The Celtic Cross tarot spread is the most enduring and widely used complex layout in the English-language tarot tradition, offering a ten-position framework that maps the present moment, its hidden roots, its influencing forces, and its probable trajectory with a specificity that shorter spreads cannot achieve. Its longevity across more than a century of widespread use is a testament to how effectively its structure serves the kinds of complex, layered questions that most people actually bring to a reading.

The spread’s name is descriptive of its visual shape: the first six cards form a cross and a central crossing card, suggestive of the enclosed cross-within-circle form known as a Celtic cross, while four additional cards stand in a vertical column to the right. The layout holds a remarkable amount of information in a form that, once learned, becomes intuitive rather than mechanical to read.

History and origins

The Celtic Cross was first published in Arthur Edward Waite’s The Pictorial Key to the Tarot in 1910, the companion volume to the Rider-Waite-Smith deck illustrated by Pamela Colman Smith. Waite described it as a method in use among practitioners of his time, presenting it as one of several possible approaches rather than as an invention of his own. Whether it predated his documentation significantly or was a recent development within the Golden Dawn milieu is not established with certainty by the historical record.
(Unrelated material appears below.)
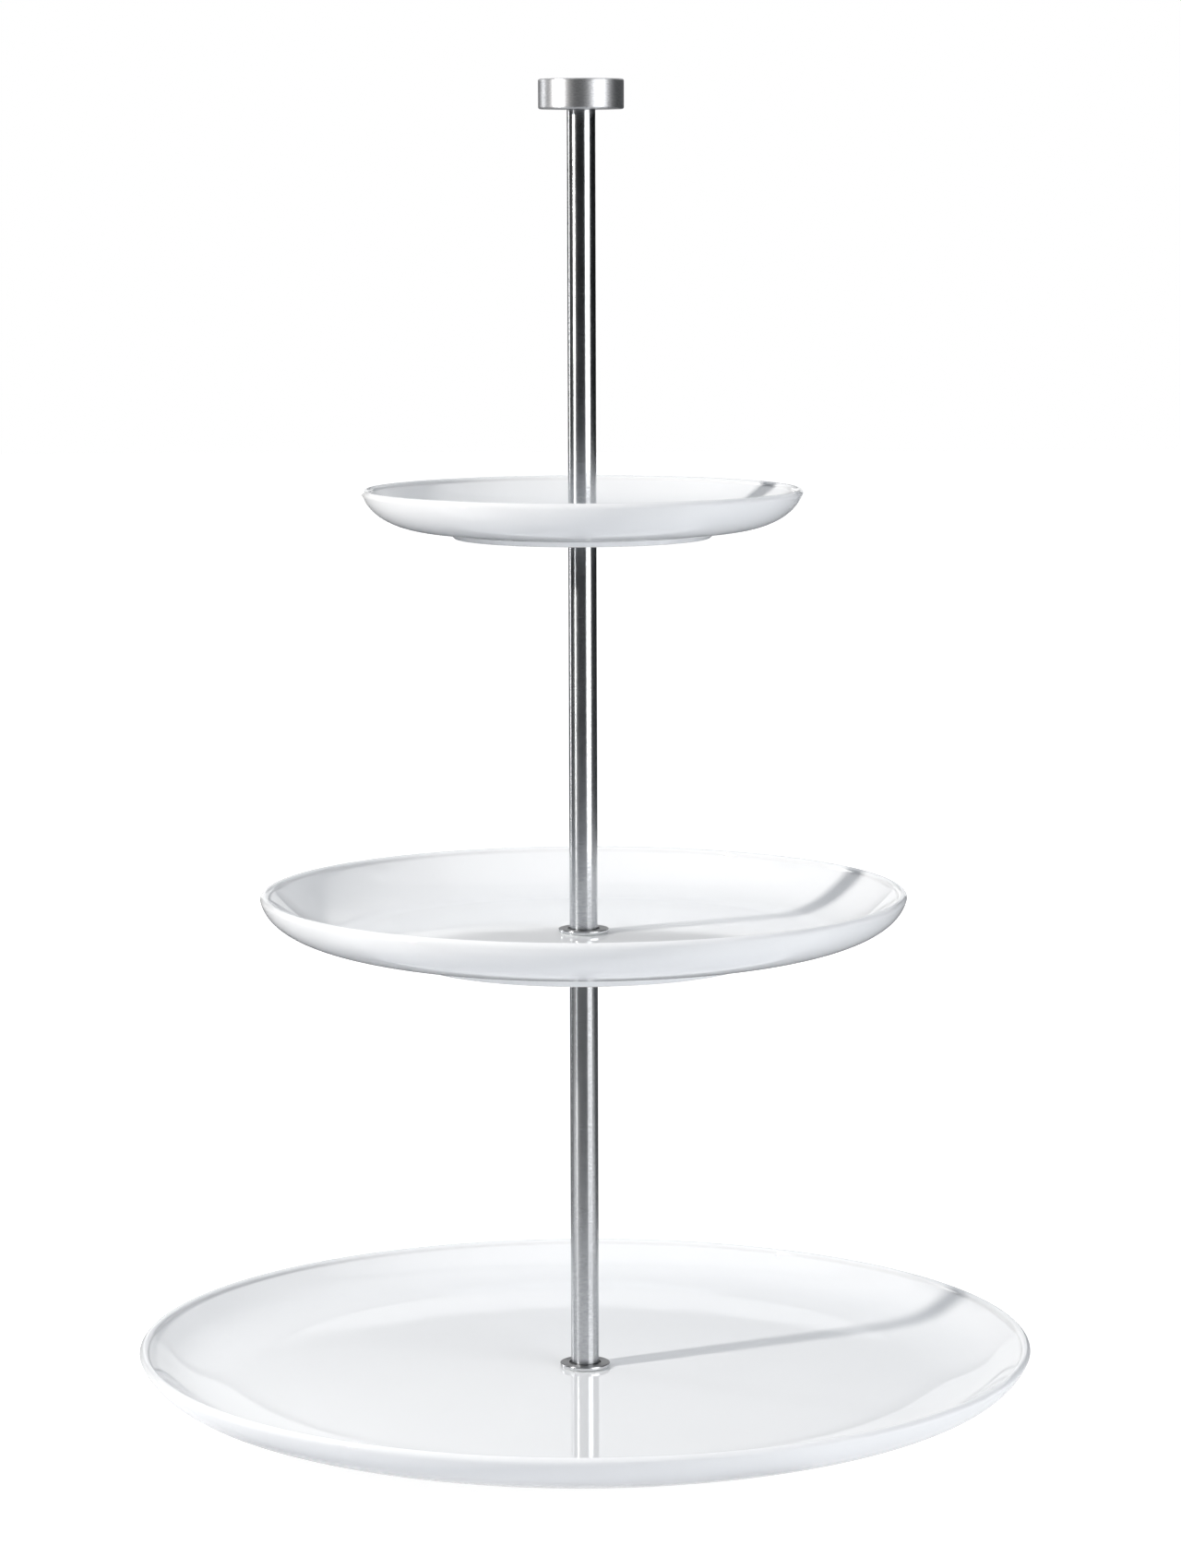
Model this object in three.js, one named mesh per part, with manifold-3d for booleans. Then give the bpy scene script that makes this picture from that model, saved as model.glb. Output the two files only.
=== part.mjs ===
// A three-tier cake stand: three round porcelain plates of falling size, threaded on one
// slim steel pole that screws together from three lengths of tube, with a flat knob on top.
//
// Millimetres, +Z up. The origin lies on the table, on the pole's axis, under the foot ring
// of the bottom plate. Every piece is a body of revolution about that axis.
//
// How the stack goes together, from the table up: a low screw comes up through a washer, a
// seal and the bottom plate into the lower tube. Each tube ends in a stud, which goes up
// through a support disc, a seal, the next plate, another seal and a flange disc into the
// next tube. The last stud carries the knob.

import * as THREE from "three";
import { mergeVertices } from "three/addons/utils/BufferGeometryUtils.js";
import Module from "manifold-3d";

const wasm = await Module();
wasm.setup();

// ---------------------------------------------------------------- driving dimensions

// Plates: the outermost radius of each.
const bottomPlateRadius = 160;
const middlePlateRadius = 115;
const topPlateRadius = 78;

// Thread: M6, drawn as plain cylinders.
const threadRadius = 3;
const threadEngagement = 10; // how far a stud or the screw reaches into the next tube
const threadTip = 0.8; // chamfer at the tip of each thread

// Plugs that are pressed into the tube ends: a threaded insert below, a stud above.
const insertWall = 0.75;
const insertSpare = 4; // threaded insert beyond the engaged length
const studPlugLength = 12;

// Pole: three lengths of steel tube, whose bore takes the insert.
const tubeWall = 1;
const tubeLength = { lower: 150, middle: 141, upper: 141 };
const tubeEdge = 0.3; // chamfer on each tube end

// Discs and seals between pole and plates.
const discLip = 4; // how far a disc stands out past the tube
const discThickness = 1.2;
const discEdge = 0.3;
const sealThickness = 0.5;
const sealSetback = 0.5; // a seal ends this far inside its disc's edge

// Fastening under the bottom plate.
const baseSealThickness = 0.8;
const washerRadius = 10;
const washerThickness = 1;
const washerEdge = 0.2;
const screwHeadRadius = 7;
const screwHeadHeight = 1.8;
const screwHeadEdge = 0.4;
const slotWidth = 1.6; // coin slot across the head
const slotDepth = 0.9;

// Knob: a flat turned disc with a blind thread.
const knobRadius = 15;
const knobEngagement = 7;
const knobCrown = 2.5; // metal left above the blind hole
const knobEdge = 0.5;

// Clearances.
const runningClearance = 0.2; // thread in its nut, or shank in a disc: radial
const pressedClearance = 0.05; // plug in its tube: radial
const plateHoleClearance = 1; // thread in a plate's hole: radial
const tipClearance = 1; // beyond the knob's stud in its blind hole

// Section of each plate, from the bottom one up, measured from its own foot ring.
//   rimRadius        outermost radius
//   overhang         from the foot ring's outer radius out to the rim
//   footWidth        width of the foot ring
//   footHeight       where the foot ring meets the underside, outside
//   recessDepth      hollow inside the foot ring
//   centreThickness  porcelain at the centre hole
//   wellDepth        floor to rim
//   coneRise         how much the underside climbs from the foot ring to the wall's start
//   wallRun          width of the curved wall, measured in from the rim
//   rimThickness     thickness of the rounded rim
const plateSizes = {
  bottom: {
    rimRadius: bottomPlateRadius,
    overhang: 46,
    footWidth: 4.5,
    footHeight: 3.2,
    recessDepth: 5.5,
    centreThickness: 6,
    wellDepth: 10.5,
    coneRise: 1.1,
    wallRun: 30,
    rimThickness: 3.2,
  },
  middle: {
    rimRadius: middlePlateRadius,
    overhang: 48,
    footWidth: 4,
    footHeight: 3.2,
    recessDepth: 3.6,
    centreThickness: 5.2,
    wellDepth: 15,
    coneRise: 3.7,
    wallRun: 22,
    rimThickness: 3.2,
  },
  top: {
    rimRadius: topPlateRadius,
    overhang: 30,
    footWidth: 3.6,
    footHeight: 2.6,
    recessDepth: 3.2,
    centreThickness: 3.8,
    wellDepth: 10.3,
    coneRise: 1.3,
    wallRun: 16,
    rimThickness: 3,
  },
};
const footCorner = 1; // rounding on the corners of a foot ring
const wellMargin = 2; // the flat floor ends this far outside the foot ring

// Shape of a plate's wall: how long and how steep each end of its curve leaves.
const outerLead = 0.5;
const outerSlope = 0.22;
const rimLean = 0.1;
const rimLead = 0.45;
const innerLead = 0.5;
const innerLean = 0.04;

// Facets.
const plateSegments = 48;
const smallSegments = 24;
const wallSteps = 6;
const rimSteps = 4;

// ---------------------------------------------------------------- derived sizes

const nutRadius = threadRadius + runningClearance;
const plugRadius = nutRadius + insertWall;
const boreRadius = plugRadius + pressedClearance;
const tubeRadius = boreRadius + tubeWall;
const plateHoleRadius = threadRadius + plateHoleClearance;
const discRadius = tubeRadius + discLip;
const sealRadius = discRadius - sealSetback;
const insertLength = threadEngagement + insertSpare;
const knobHoleDepth = knobEngagement + tipClearance;
const knobHeight = knobHoleDepth + knobCrown;

// Each tier's levels, worked out up the stack. A tier is a plate, its seals and the tube
// that stands on it. The bottom plate's foot ring stands on the table, and each other plate
// rests on the support disc and seal at the top of the tube below.
const tiers = [];
for (const [plateName, tubeName] of [
  ["bottom", "lower"],
  ["middle", "middle"],
  ["top", "upper"],
]) {
  const plate = plateSizes[plateName];
  const below = tiers.at(-1);
  const underside = below
    ? below.tubeTop + discThickness + sealThickness
    : plate.recessDepth;
  const foot = underside - plate.recessDepth;
  const floor = underside + plate.centreThickness;
  const flange = floor + sealThickness;
  const tubeFoot = flange + discThickness;
  const tubeTop = tubeFoot + tubeLength[tubeName];
  tiers.push({ plateName, tubeName, plate, foot, underside, floor, flange, tubeFoot, tubeTop });
}
const bottomTier = tiers[0];
const topTier = tiers.at(-1);

// ---------------------------------------------------------------- materials

const finishes = {
  porcelain: { color: 0xf4f5f6, roughness: 0.12, metalness: 0 },
  steel: { color: 0xb9bcc0, roughness: 0.25, metalness: 1 },
  brushedSteel: { color: 0xc3c5c8, roughness: 0.35, metalness: 1 },
  silicone: { color: 0xdfe3e6, roughness: 0.5, metalness: 0 },
};

// ---------------------------------------------------------------- shape helpers

const point = (radius, height) => new THREE.Vector2(radius, height);

// Revolves an outline of radius and height about the Z axis.
function revolve(outline, segments = smallSegments) {
  return new THREE.LatheGeometry(outline, segments).rotateX(Math.PI / 2);
}

// A ring with its four edges chamfered. Its outline closes on itself.
function ring(inner, outer, low, high, edge = 0) {
  const cut = Math.min(edge, (outer - inner) / 3, (high - low) / 3);
  if (cut === 0) {
    const corners = [point(inner, low), point(outer, low), point(outer, high), point(inner, high)];
    return revolve([...corners, corners[0]]);
  }
  const outline = [
    point(inner + cut, low),
    point(outer - cut, low),
    point(outer, low + cut),
    point(outer, high - cut),
    point(outer - cut, high),
    point(inner + cut, high),
    point(inner, high - cut),
    point(inner, low + cut),
  ];
  return revolve([...outline, outline[0]]);
}

// A closed mesh as a solid that can be cut, and a solid as a mesh again.
function solidOf(geometry) {
  const bare = geometry.clone();
  bare.deleteAttribute("normal");
  bare.deleteAttribute("uv");
  const merged = mergeVertices(bare, 1e-4);
  return new wasm.Manifold(
    new wasm.Mesh({
      numProp: 3,
      vertProperties: merged.attributes.position.array,
      triVerts: new Uint32Array(merged.index.array),
    }),
  );
}

function geometryOf(solid) {
  const mesh = solid.getMesh();
  return new THREE.BufferGeometry()
    .setAttribute("position", new THREE.BufferAttribute(new Float32Array(mesh.vertProperties), 3))
    .setIndex(new THREE.BufferAttribute(new Uint32Array(mesh.triVerts), 1))
    .toNonIndexed();
}

// ---------------------------------------------------------------- plates

// The outline of a plate, from its hole out along the underside, round the rim and back
// along the floor. The wall is one cubic curve outside and one inside, joined by a round rim.
function plateOutline(plate, holeRadius) {
  const { rimRadius, footWidth, footHeight, recessDepth, coneRise, wallRun, rimThickness } = plate;
  const footOuter = rimRadius - plate.overhang;
  const footInner = footOuter - footWidth;
  const floor = recessDepth + plate.centreThickness;
  const rimRound = rimThickness / 2;
  const rimLevel = floor + plate.wellDepth - rimRound;
  const wellRadius = footOuter + wellMargin;
  const innerRadius = rimRadius - rimThickness;
  const innerRun = innerRadius - wellRadius;

  const wallStart = point(rimRadius - wallRun, footHeight + coneRise);
  const outerWall = new THREE.CubicBezierCurve(
    wallStart,
    point(wallStart.x + outerLead * wallRun, wallStart.y + outerLead * outerSlope * wallRun),
    point(rimRadius - rimLean * wallRun, rimLevel - rimLead * (rimLevel - wallStart.y)),
    point(rimRadius, rimLevel),
  );
  const rimCentre = rimRadius - rimRound;
  const rim = new THREE.EllipseCurve(rimCentre, rimLevel, rimRound, rimRound, 0, Math.PI);
  const innerWall = new THREE.CubicBezierCurve(
    point(innerRadius, rimLevel),
    point(innerRadius - innerLean * innerRun, rimLevel - rimLead * (rimLevel - floor)),
    point(wellRadius + innerLead * innerRun, floor),
    point(wellRadius, floor),
  );
  const outline = [
    point(holeRadius, recessDepth),
    point(footInner - footCorner, recessDepth),
    point(footInner, recessDepth - footCorner),
    point(footInner, footCorner),
    point(footInner + footCorner, 0),
    point(footOuter - footCorner, 0),
    point(footOuter, footCorner),
    point(footOuter, footHeight - footCorner),
    point(footOuter + footCorner, footHeight),
    ...outerWall.getPoints(wallSteps),
    ...rim.getPoints(rimSteps).slice(1),
    ...innerWall.getPoints(wallSteps).slice(1),
    point(holeRadius, floor),
  ];
  return [...outline, outline[0]];
}

// ---------------------------------------------------------------- turned metal pieces

// A plug in the top of a tube, with a thread that stands out above it.
function studGeometry(tubeTop, reach) {
  const tip = tubeTop + reach;
  return revolve([
    point(0, tubeTop - studPlugLength),
    point(plugRadius, tubeTop - studPlugLength),
    point(plugRadius, tubeTop),
    point(threadRadius, tubeTop),
    point(threadRadius, tip - threadTip),
    point(threadRadius - threadTip, tip),
    point(0, tip),
  ]);
}

// The low-headed screw under the bottom plate, with a coin slot across its head.
function screwGeometry() {
  const seat = bottomTier.underside - baseSealThickness - washerThickness;
  const low = seat - screwHeadHeight;
  const tip = bottomTier.tubeFoot + threadEngagement;
  const turned = revolve([
    point(0, low),
    point(screwHeadRadius - screwHeadEdge, low),
    point(screwHeadRadius, low + screwHeadEdge),
    point(screwHeadRadius, seat),
    point(threadRadius, seat),
    point(threadRadius, tip - threadTip),
    point(threadRadius - threadTip, tip),
    point(0, tip),
  ]);
  const slot = new THREE.BoxGeometry(3 * screwHeadRadius, slotWidth, 2 * slotDepth);
  slot.translate(0, 0, low);
  return geometryOf(solidOf(turned).subtract(solidOf(slot)));
}

// The knob, a flat disc with its edges broken and a blind thread from below.
function knobGeometry() {
  const low = topTier.tubeTop;
  const high = low + knobHeight;
  return revolve(
    [
      point(0, low + knobHoleDepth),
      point(nutRadius, low + knobHoleDepth),
      point(nutRadius, low),
      point(knobRadius - knobEdge, low),
      point(knobRadius, low + knobEdge),
      point(knobRadius, high - knobEdge),
      point(knobRadius - knobEdge, high),
      point(0, high),
    ],
    plateSegments,
  );
}

// ---------------------------------------------------------------- assembly

const stand = new THREE.Group();

function add(name, geometry, finish) {
  const material = new THREE.MeshStandardMaterial(finishes[finish]);
  const mesh = new THREE.Mesh(geometry, material);
  mesh.name = name;
  stand.add(mesh);
  return mesh;
}

const seal = (low, thickness = sealThickness) => ring(nutRadius, sealRadius, low, low + thickness);
const disc = (low) => ring(nutRadius, discRadius, low, low + discThickness, discEdge);

tiers.forEach((tier, i) => {
  const { plateName, tubeName, plate } = tier;
  const above = tiers[i + 1];

  const porcelain = revolve(plateOutline(plate, plateHoleRadius), plateSegments);
  add(`${plateName}_plate`, porcelain, "porcelain").position.z = tier.foot;
  add(`${plateName}_plate_upper_seal`, seal(tier.floor), "silicone");

  add(`${tubeName}_flange`, disc(tier.flange), "steel");
  const tube = ring(boreRadius, tubeRadius, tier.tubeFoot, tier.tubeTop, tubeEdge);
  add(`${tubeName}_tube`, tube, "brushedSteel");
  const insert = ring(nutRadius, plugRadius, tier.tubeFoot, tier.tubeFoot + insertLength);
  add(`${tubeName}_threaded_insert`, insert, "steel");

  const reach = above ? above.tubeFoot + threadEngagement - tier.tubeTop : knobEngagement;
  add(`${tubeName}_stud`, studGeometry(tier.tubeTop, reach), "steel");
  if (above) {
    add(`${above.plateName}_support_disc`, disc(tier.tubeTop), "steel");
    add(`${above.plateName}_plate_lower_seal`, seal(tier.tubeTop + discThickness), "silicone");
  }
});

const baseSealLow = bottomTier.underside - baseSealThickness;
const washerLow = baseSealLow - washerThickness;
add("bottom_plate_lower_seal", seal(baseSealLow, baseSealThickness), "silicone");
add("base_washer", ring(nutRadius, washerRadius, washerLow, baseSealLow, washerEdge), "steel");
add("base_screw", screwGeometry(), "steel");
add("knob", knobGeometry(), "brushedSteel");

export default stand;
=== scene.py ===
# %% [markdown]
# # A cake stand of three porcelain plates on a steel pole
#
# The real stand comes apart by hand. Three glazed plates of falling size are threaded on a
# slim pole, which is three lengths of steel tube with a thread between each pair, and a flat
# turned knob closes the top. The engineering model already says where every piece is, so this
# lesson never places anything by eye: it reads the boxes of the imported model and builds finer
# skins, finishes, lights and a camera round them.

import math

import bpy
import numpy as np
from mathutils import Matrix, Vector


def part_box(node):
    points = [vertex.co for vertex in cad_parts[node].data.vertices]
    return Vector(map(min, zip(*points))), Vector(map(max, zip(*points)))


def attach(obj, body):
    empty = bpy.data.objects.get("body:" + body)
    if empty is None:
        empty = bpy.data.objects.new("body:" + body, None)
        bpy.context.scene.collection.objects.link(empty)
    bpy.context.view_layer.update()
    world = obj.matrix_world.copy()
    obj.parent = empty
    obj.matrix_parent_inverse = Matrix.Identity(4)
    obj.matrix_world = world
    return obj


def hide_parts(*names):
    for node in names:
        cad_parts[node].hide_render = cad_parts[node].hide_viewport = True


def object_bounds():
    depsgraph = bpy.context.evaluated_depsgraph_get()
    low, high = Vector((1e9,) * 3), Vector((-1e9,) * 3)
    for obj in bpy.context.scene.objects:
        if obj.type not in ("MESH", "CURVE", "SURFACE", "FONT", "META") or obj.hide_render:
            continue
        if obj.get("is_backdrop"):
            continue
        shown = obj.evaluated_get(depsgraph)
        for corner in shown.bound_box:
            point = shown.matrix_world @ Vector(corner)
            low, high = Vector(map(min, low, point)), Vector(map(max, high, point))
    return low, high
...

The spread’s subsequent influence was enormous. Through the Rider-Waite deck’s commercial success and the many subsequent tarot publications that referenced it, the Celtic Cross became the default complex spread for English-speaking tarot practitioners. By the late twentieth century, it was so central to tarot culture that knowing the Celtic Cross was roughly equivalent to knowing how to read tarot in the minds of many students.

The ten positions

The six central cards are laid in this order. The first card is placed at the centre and represents the present situation: the heart of the matter the reading addresses. The second card crosses the first, placed horizontally over it, and represents what crosses or challenges the situation, whether an obstacle, a complicating factor, or a force that intersects with the main energy. The third card goes below and represents the foundation of the situation: what underlies it, often pointing to unconscious roots or past events that are still actively shaping the present. The fourth card goes to the left of the centre and represents what is passing, the recent past as it moves away. The fifth card goes above and represents the potential or aspirational element: the best possible outcome or the guiding principle that the situation is pointing toward. The sixth card goes to the right of the centre and represents the near future, what is moving toward manifestation in the coming weeks or months.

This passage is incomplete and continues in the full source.